The problem is not exclusive to English-speaking TikTok either: BBC Monitoring found dozens of other climate change-denying videos in Spanish, Turkish, Arabic, Portuguese, and Russian.
“As a member of the public on social media, it must be very easy to get the wrong idea about how certain we are about climate change,” says Dr Doug McNeall, a scientist from the Met Office’s Hadley Centre for Climate Prediction and Research.
“Misinformation can really damage our discussion about what to do about climate change.”
TikTok is aware of the problem – which is why, to mark Earth month in April, it announced it would begin actively removing content that contradicts basic climate science.
In a blog post published at the time, it listed as examples of rule-breaking content posts “denying the existence of climate change or the factors that contribute to it”.
But the reach of videos like those featuring Mr Peña raises questions about how successfully this new policy is being enforced.
“Rules become irrelevant, if they’re not applied consistently, accurately and fairly,” says Jennie King, head of climate research and policy at the Institute for Strategic Dialogue, a UK counter-extremism think tank.

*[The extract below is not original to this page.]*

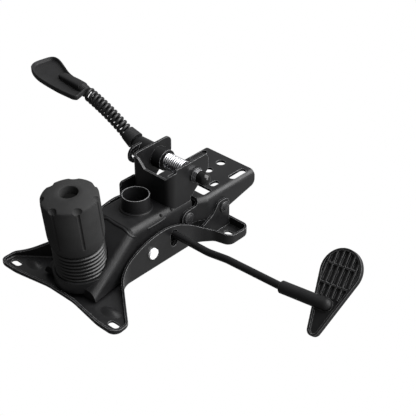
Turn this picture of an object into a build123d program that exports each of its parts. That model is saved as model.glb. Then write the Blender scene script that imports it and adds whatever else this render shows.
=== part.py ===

Ms King said this emboldens people to try “to game the system even more, because they know they can ultimately act with impunity”.
Paul Scully MP, the minister for technology and the digital economy, told the BBC that the government’s proposed Online Safety Bill would guarantee that the responsibility of social media platforms to tackle disinformation was “taken seriously”.
After we shared the findings of our investigation with TikTok, 65 accounts that had been posting wrong information about climate change in breach of the platform’s guidelines were permanently removed.
The company also removed most of the remaining videos that were still online – including several that featured Dan Peña’s 2017 talk.
However, at the time of writing, several copies of the clip featuring Dan Peña describing climate change as the “greatest fraud” can still be found on the app.
At the Met Office, Dr McNeall welcomes TikTok’s efforts against misinformation, but he questions whether this is a battle the company can win.
“As a scientist I’m happy to be challenged,” he says.
“Maybe we should focus on promoting good climate science information, rather than just removing the content that we perhaps don’t like.”